The article you're referring I guess is: KBAlertz.com: Exchange Server uses remote procedure call (RPC) built into Microsoft Windows NT to establish connections among the Exchange Server processes, such as connections between Exchange Server message transfer agents (MTAs), and to connect Ex
It really predates Windows 2000 and to the best of my knowledge, no longer applies.


----------



## AaronBHS (Aug 18, 2011)

*Re: Outlook 2010 errors*

Actually it started with your Troubleshooting slow startup of Outlook and Exchange clients link which led me to:XGEN: Changing the RPC Binding Order
I think you are right though, it no longer applies. 
Thanks again!


----------



## Corday (Mar 3, 2010)

*Re: Outlook 2010 errors*

This isn't a solution to the problem, but I thought it would be of interest to you: Using Group Policy to Restrict the use of PST Files
Also, are all log files showing oof extension?


----------



## AaronBHS (Aug 18, 2011)

*Re: Outlook 2010 errors*

Here are the log results of a test email:
Protocol: Exchange.RPC
Server: SERVER.ourdomain.local
Login Name: User
Availability Service URL: https://mail.ourdomain.com/ews/exchnage.asmx
OOF URL: https://mail.ourdomain.com/ews/exchange.asmx
OAB URL: Public Folder
Unified Message Service URL: https://mail.ourdomain.com/ews/UM2007Legacy.asmx
Auth Package: Unspecified
Exchange Control Panel URL: https://server.ourdomain.local/ecp
ECP Sub URL: ?p=customize/voicemail.aspx&exsvurl=1
ECP Sub URL: ?p=personalsettings/EmailSubscriptions.slab&exsvurl=1
ECP Sub URL: ?p=sms/textmessaging.slap&exsvurl=1
ECP Sub URL: ?p=PersonalSettings/DelieryReport.aspx?exsvurl=1&IsOWA=<IsOWA>&<sgID=<MsgID>&Mbx=<Mbx>
ECP Sub URL: ?p=organize/retentionpolicy.slab&exsvurl=1


Protocol: Exchange HTTP
Server: mail.ourdomain.com
login Name: User
SSL: Yes
Mutual Authentication: Yes
Availability Service URL: https://mail.ourdomain.com/ews/exchnage.asmx
OOF URL: https://mail.ourdomain.com/ews/exchange.asmx
OAB URL: Public Folder
Unified Message Service URL: https://mail.ourdomain.com/ews/UM2007Legacy.asmx
Auth Package: Unspecified
Exchange Control Panel URL: https://server.ourdomain.local/ecp
ECP Sub URL: ?p=customize/voicemail.aspx&exsvurl=1
ECP Sub URL: ?p=personalsettings/EmailSubscriptions.slab&exsvurl=1
ECP Sub URL: ?p=sms/textmessaging.slap&exsvurl=1
ECP Sub URL: ?p=PersonalSettings/DeliveryReport.aspx?exsvurl=1&IsOWA=<IsOWA>&<sgID=<MsgID>&Mbx=<Mbx>
ECP Sub URL: ?p=organize/retentionpolicytags.slab&exsvurl=1

Also, something I didn't mention before, this user is using 2 email accounts in outlook.

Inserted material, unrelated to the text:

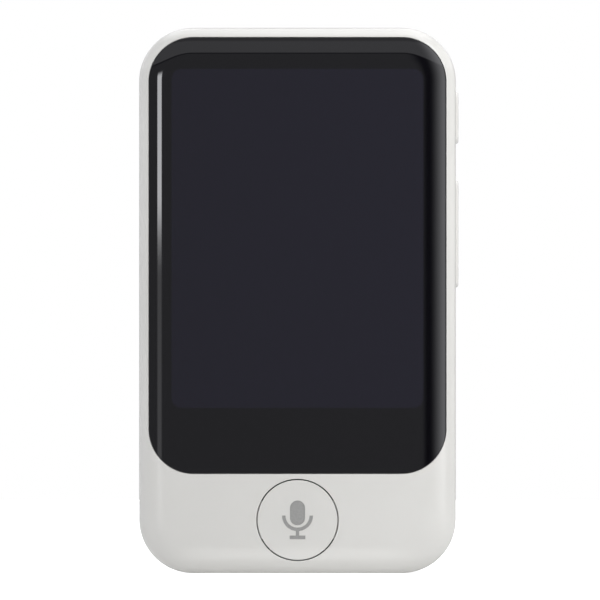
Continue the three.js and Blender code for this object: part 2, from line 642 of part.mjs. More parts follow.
function sideKeys() {
  const powerKey = assembly(HALF_WIDTH, KEY.y, POWER.z);
  place("power_key", sideKey(POWER.length, HALF_WIDTH, [0]), "pearl", powerKey);

  const rocker = assembly(ROCKER_PIVOT_X, KEY.y, VOLUME.z);
  const { radius, y } = ROCKER_RIB;
  const rib = join(
    rod("Y", [0, 0], radius, y, 12),
    block([0, FLANGE.x[0] + 0.1 - ROCKER_PIVOT_X], y, [-radius, radius]),
  );
  const nubs = [-VOLUME.nubs, VOLUME.nubs];
  place("volume_rocker", join(sideKey(VOLUME.length, ROCKER_PIVOT_X, nubs), rib), "pearl", rocker);

  const { plate, foot, flex, z: keysZ } = SIDE_BOARD;
  const footY = [MID_FRAME.y[1] + TOUCH, SIDE_BOARD_Y.footTop];
  const bracket = join(
    block(plate, SIDE_BOARD_Y.plate, keysZ),
    block([foot, plate[1]], footY, keysZ),
  );
  place("side_key_bracket", bracket, "steel");
  place("side_key_flex", block([plate[1] + TOUCH, flex], SIDE_BOARD_Y.flex, keysZ), "flex");
  const domes = {
    power_dome: POWER.z,
    volume_up_dome: VOLUME.z + VOLUME.nubs,
    volume_down_dome: VOLUME.z - VOLUME.nubs,
  };
  for (const [name, z] of Object.entries(domes)) {
    const mesh = place(name, snapDome(SIDE_DOME.radius, SIDE_DOME.height), "steel");
    mesh.rotation.z = QUARTER;
    mesh.position.set(flex + TOUCH, KEY.y, z);
  }
}

// ---------------------------------------------------------------- card tray

const SOCKET = { x: [-23.6, -10.8], y: [-1.9, BOARD_Y[0] - TOUCH], over: 0.9, end: 0.3 };

function cardTray() {
  const tray = assembly(0, 0, TRAY.z);
  const faceX = [-HALF_WIDTH, TRAY.thick - HALF_WIDTH];
  const face = extrude(roundedRect(TRAY_Y.face, about(0, TRAY.face), TRAY_CORNER), "X", faceX);
  const carrier = block([faceX[1] - 0.1, TRAY.inner], TRAY_Y.carrier, about(0, TRAY.carrier));
  const cardZ = about(0, CARD.width);
  const pocket = block(grow(CARD.x, 0.1), [CARD.y[0] - TOUCH, 0], grow(cardZ, 0.1));
  const pinHole = rod("X", [TRAY_PIN.y, TRAY_PIN.z], TRAY_PIN.radius, grow(faceX, 1), 12);
  place("card_tray", cut(join(face, carrier), pocket, pinHole), "pearl", tray);
  place("sim_card", block(CARD.x, CARD.y, cardZ), "card", tray);

  const channelX = [-FAR, SOCKET.x[1] - SOCKET.end];
  const channel = block(channelX, grow(TRAY_Y.carrier, 0.1), about(TRAY.z, TRAY.carrier + 0.3));
  const socket = block(SOCKET.x, SOCKET.y, about(TRAY.z, TRAY.carrier + SOCKET.over));
  place("card_socket", socket.subtract(channel), "steel");
}

// ---------------------------------------------------------------- port, loudspeaker, microphones, camera

const PORT_ROOT = { width: 7.0, height: 2.1, z: [5.9, PORT.z[1] - PORT.sheet - TOUCH] };
const PORT_TONGUE = { width: 6.7, height: 0.7, z: [1.2, 6.0] };

function chargingPort() {
  const port = assembly(0, PORT.y, 0);
  const inside = [PORT.z[0] - 1, PORT.z[1] - PORT.sheet];
  const bore = extrude(portOutline(-PORT.sheet, 0), "Z", inside);
  place("usb_shell", extrude(portOutline(0, 0), "Z", PORT.z).subtract(bore), "steel", port);
  const bars = [PORT_ROOT, PORT_TONGUE].map(({ width, height, z }) =>
    block(about(0, width), about(0, height), z),
  );
  place("usb_tongue", join(...bars), "nylon", port);
}

// The loudspeaker's layers: how far each is inside the frame's outline, and its range in Y.
const SPEAKER_LAYERS = {
  hollow: { inset: 1.0, y: [0.85, 5.1] },
  magnet: { inset: 2.3, y: [0.95, 2.65] },
  film: { inset: 1.15, y: [3.25, 3.45] },
  plate: { inset: 2.6, y: [3.35, 3.7] },
};
const SPEAKER_MESH = { x: [7.4, 17.6], y: [-1.3, 1.3], z: [WALL + 0.1, WALL + 0.3] };

function loudspeaker() {
  const layer = ({ inset, y }) => {
    const basin = roundedRect(grow(SPEAKER.x, -inset), grow(SPEAKER.z, -inset), SPEAKER.corner);
    return extrude(basin, "Y", y, { arcs: 2 });
  };
  const { hollow, magnet, film, plate } = SPEAKER_LAYERS;
  place("speaker_frame", layer({ inset: 0, y: SPEAKER.y }).subtract(layer(hollow)), "nylon");
  place("speaker_magnet", layer(magnet), "steel");
  place("speaker_diaphragm", join(layer(film), layer(plate)), "rubber");
  place("speaker_mesh", block(SPEAKER_MESH.x, SPEAKER_MESH.y, SPEAKER_MESH.z), "steel");
}

// Each microphone's can and rubber boot in Z, one behind each microphone hole.
const MICROPHONES = {
  lower_microphone: { x: MIC.lowerX, can: [3.0, 5.8], boot: [WALL + 0.1, 2.9] },
  upper_microphone: { x: MIC.upperX, can: [84.5, 87.3], boot: [87.4, BODY.height - WALL - 0.1] },
};
const MIC_CAN = { width: 3.5, y: [-1.5, BOARD_Y[0] - TOUCH] };
const MIC_BOOT = { width: 2.6, deep: 0.9, bore: 0.3 };

function microphones() {
  for (const [name, { x, can, boot }] of Object.entries(MICROPHONES)) {
    place(name, block(about(x, MIC_CAN.width), MIC_CAN.y, can), "steel");
    const rubber = block(about(x, MIC_BOOT.width), about(MIC.y, MIC_BOOT.deep), boot);
    const bore = rod("Z", [x, MIC.y], MIC_BOOT.bore, grow(boot, 1), 12);
    place(`${name}_boot`, rubber.subtract(bore), "rubber");
  }
}

const CAMERA_Y = { housing: 3.2, barrel: 4.6, bore: 3.9, ring: 4.72, window: [4.85, REAR_Y - 0.15] };
const FLASH_LED = { size: 1.8, back: 1.1 };
const FLASH_LENS_Y = [1.3, REAR_Y - 0.05];

function camera() {
  const eye = assembly(CAMERA.x, 0, CAMERA.z);
  const centred = (radius, y, sides) => rod("Y", [0, 0], radius, y, sides);
  const square = about(0, CAMERA.size);
  const housing = block(square, [COMPONENT_FRONT, CAMERA_Y.housing], square);
  const barrel = centred(CAMERA.barrel, [CAMERA_Y.housing - 0.1, CAMERA_Y.barrel], 32);
  const bore = centred(CAMERA.bore, [CAMERA_Y.bore, REAR_Y], 24);
  place("camera_module", join(housing, barrel).subtract(bore), "chip", eye);
  const ring = centred(CAMERA.ring, [CAMERA_Y.ring, REAR_Y], 32);
  const ringBore = centred(CAMERA.window + TOUCH, grow([CAMERA_Y.ring, REAR_Y], 1), 32);
  place("camera_ring", ring.subtract(ringBore), "steel", eye);
  place("camera_window", centred(CAMERA.window, CAMERA_Y.window, 32), "lens", eye);

  const flash = assembly(FLASH.x, 0, FLASH.z);
  const led = about(0, FLASH_LED.size);
  place("flash_led", block(led, [COMPONENT_FRONT, FLASH_LED.back], led), "amber", flash);
  place("flash_lens", centred(FLASH.radius, FLASH_LENS_Y, 20), "amber", flash);
}

// ---------------------------------------------------------------- the whole object

place("front_housing", frontHousing(), "pearl");
place("rear_cover", rearCover(), "pearl");
displayStack();
displayCable();
place("mid_frame", midFrame(), "steel");
boards();
components();
linkAndAntenna();
battery();
talkKey();
sideKeys();
cardTray();
chargingPort();
loudspeaker();
microphones();
camera();

export default translator;
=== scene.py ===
import json
import math

import bmesh
import bpy
import numpy as np
from mathutils import Matrix, Vector


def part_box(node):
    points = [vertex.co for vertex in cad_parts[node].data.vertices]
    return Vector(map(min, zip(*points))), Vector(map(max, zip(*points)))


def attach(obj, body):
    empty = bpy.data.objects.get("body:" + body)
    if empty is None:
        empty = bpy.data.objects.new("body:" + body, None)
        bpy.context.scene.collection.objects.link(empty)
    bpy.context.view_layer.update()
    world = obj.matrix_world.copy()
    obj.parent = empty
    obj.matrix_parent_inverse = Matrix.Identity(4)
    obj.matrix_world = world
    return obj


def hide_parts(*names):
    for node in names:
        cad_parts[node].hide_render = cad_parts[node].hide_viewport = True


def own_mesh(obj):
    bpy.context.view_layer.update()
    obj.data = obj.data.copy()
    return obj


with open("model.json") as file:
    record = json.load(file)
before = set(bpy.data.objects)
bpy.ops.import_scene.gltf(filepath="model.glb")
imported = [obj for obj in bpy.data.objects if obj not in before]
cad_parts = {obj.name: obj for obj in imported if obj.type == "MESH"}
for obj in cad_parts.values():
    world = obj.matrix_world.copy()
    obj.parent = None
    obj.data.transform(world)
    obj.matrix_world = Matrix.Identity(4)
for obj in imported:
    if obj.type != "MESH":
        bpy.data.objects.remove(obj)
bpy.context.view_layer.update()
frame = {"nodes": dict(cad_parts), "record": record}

MM = 0.001


def box_mm(node):
    low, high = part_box(node)
    return np.array(low) / MM, np.array(high) / MM


# ---------------------------------------------------------------- sizes from the frame

front_low, front_high = box_mm("front_housing")
rear_low, rear_high = box_mm("rear_cover")
glass_low, glass_high = box_mm("cover_glass")
talk_low, talk_high = box_mm("talk_button")

FRONT_Y, REAR_Y = front_low[1], rear_high[1]
HALF_WIDTH, HEIGHT = front_high[0], front_high[2]
CORNER = 9.0  # radius of the casing's corners, seen from the front
CROWN = 6.0  # width of the casing's elliptical edges, seen from the front
FRONT_CROWN, REAR_CROWN = 2.4, 4.0  # their depths
WALL = 1.25
PARTING_Y = -2.3
ALMOST = 0.01  # how much a fully round end's radius falls short of half its width
COVER_Y = rear_low[1]

GLASS_BACK = glass_high[1]
GLASS_UPPER, GLASS_LOWER = 7.4, 7.5  # corner radii of the cover glass
SEAT_Y, SEAT_BACK = -4.45, -3.75  # the ledge behind the cover glass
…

Her account and a customer service account. One other issue she has is when she renames folder they stay renamed until she relaunches outlook, then they always revert to the previous name. Could these issues be related? Also, I can go to the OOF URL on her PC with no issue.


----------



## Corday (Mar 3, 2010)

*Re: Outlook 2010 errors*

Since additional problems are showing up in Outlook, reinstalling Office 2010 might be in order. Another option is to sync ost with Exchange Mailbox.


----------



## AaronBHS (Aug 18, 2011)

*Re: Outlook 2010 errors*

This is an exchange account using an OST file, isn't it already being synced?


----------



## Corday (Mar 3, 2010)

*Re: Outlook 2010 errors*

Check by going to: How to troubleshoot synchronization problems when you synchronize your Exchange Server mailbox with your .ost file in Outlook I know it's for older versions, but I believe it still applies.


----------



## AaronBHS (Aug 18, 2011)

*Re: Outlook 2010 errors*

I removed the secondary email account, then I reloaded Outlook, Closed Outlook, then launched it again and added the account back to outlook. Everything is working perfectly now.


----------



## Corday (Mar 3, 2010)

*Re: Outlook 2010 errors*

How are you rectifying the need for her to have the customer service account?


----------



## AaronBHS (Aug 18, 2011)

*Re: Outlook 2010 errors*

I added the Customer Service account back to her exchange account as well as added it back to her Outlook. Once I did that, everything is working smoothly.
In short, taking it away and putting it back fixed her issues.


----------